(Records that describe objects)
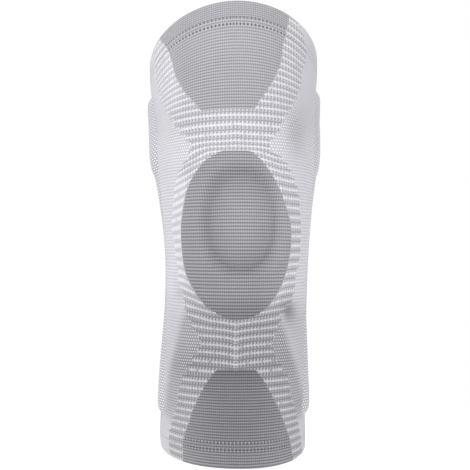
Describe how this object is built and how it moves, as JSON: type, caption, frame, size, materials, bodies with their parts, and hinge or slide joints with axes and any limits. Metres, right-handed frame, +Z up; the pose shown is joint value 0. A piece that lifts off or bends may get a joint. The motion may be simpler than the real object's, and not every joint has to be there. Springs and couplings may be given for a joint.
{
  "type": "knitted knee sleeve with a kneecap pad and side stay pockets",
  "caption": "Pre-bent knitted knee sleeve, open at both ends, with knit bands, an oval kneecap ring pad and stay pockets down both sides.",
  "frame": {"origin": "middle of the knee, in the middle of the hollow on the line from side to side", "axes": "+Z up along the leg, -Y out of the front of the knee, +X to the viewer's right as seen from the front"},
  "size_m": [0.1212, 0.155, 0.3143],
  "materials": {
    "ribbed_knit": "matt ribbed elastic knit in light and mid grey with white lines",
    "band_knit": "matt fine knit",
    "pocket_knit": "matt coarse mesh knit",
    "ring_pad": "matt soft rubber"
  },
  "bodies": {
    "root": {"knit_sleeve": "ribbed_knit", "thigh_band": "band_knit", "calf_band": "band_knit", "kneecap_pad": "ring_pad", "side_pocket_left": "pocket_knit", "side_pocket_right": "pocket_knit"}
  },
  "joints": []
}
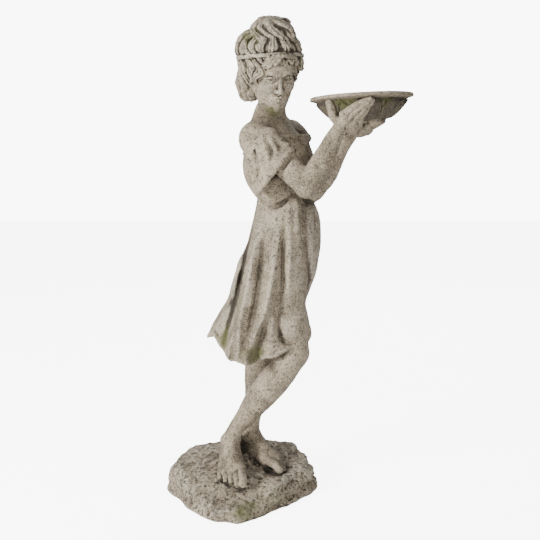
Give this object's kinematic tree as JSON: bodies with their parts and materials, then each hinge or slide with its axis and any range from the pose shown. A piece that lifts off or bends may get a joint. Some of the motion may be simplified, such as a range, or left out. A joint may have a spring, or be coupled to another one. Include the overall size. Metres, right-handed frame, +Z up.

- **What to work on**
Give the data again, exactly as it stands.

- **Exercise answer**
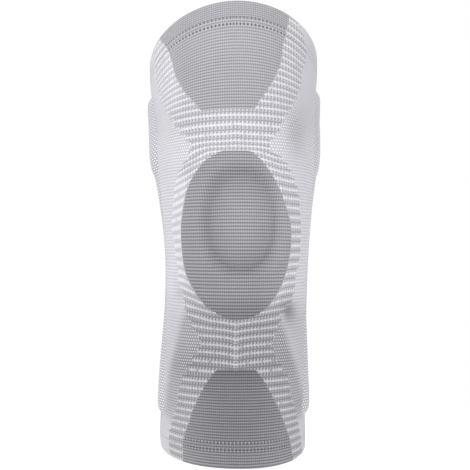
Describe how this object is built and how it moves, as JSON: type, caption, frame, size, materials, bodies with their parts, and hinge or slide joints with axes and any limits. Metres, right-handed frame, +Z up; the pose shown is joint value 0. A piece that lifts off or bends may get a joint. The motion may be simpler than the real object's, and not every joint has to be there. Springs and couplings may be given for a joint.
{
  "type": "knitted knee sleeve with a kneecap pad and side stay pockets",
  "caption": "Pre-bent knitted knee sleeve, open at both ends, with knit bands, an oval kneecap ring pad and stay pockets down both sides.",
  "frame": {"origin": "middle of the knee, in the middle of the hollow on the line from side to side", "axes": "+Z up along the leg, -Y out of the front of the knee, +X to the viewer's right as seen from the front"},
  "size_m": [0.1212, 0.155, 0.3143],
  "materials": {
    "ribbed_knit": "matt ribbed elastic knit in light and mid grey with white lines",
    "band_knit": "matt fine knit",
    "pocket_knit": "matt coarse mesh knit",
    "ring_pad": "matt soft rubber"
  },
  "bodies": {
    "root": {"knit_sleeve": "ribbed_knit", "thigh_band": "band_knit", "calf_band": "band_knit", "kneecap_pad": "ring_pad", "side_pocket_left": "pocket_knit", "side_pocket_right": "pocket_knit"}
  },
  "joints": []
}
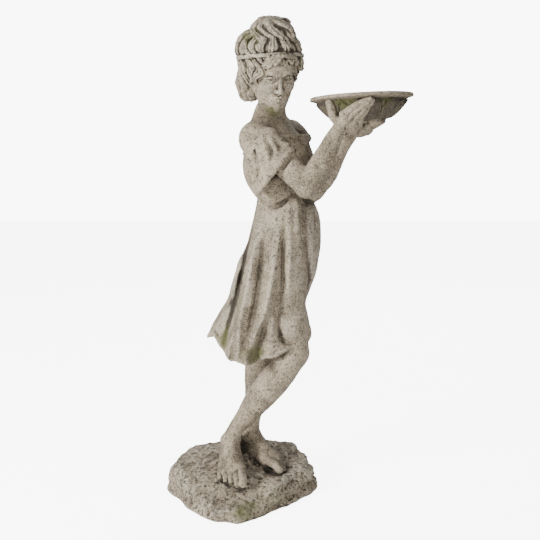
Give this object's kinematic tree as JSON: bodies with their parts and materials, then each hinge or slide with its axis and any range from the pose shown. A piece that lifts off or bends may get a joint. Some of the motion may be simplified, such as a range, or left out. A joint may have a spring, or be coupled to another one. Include the overall size. Metres, right-handed frame, +Z up.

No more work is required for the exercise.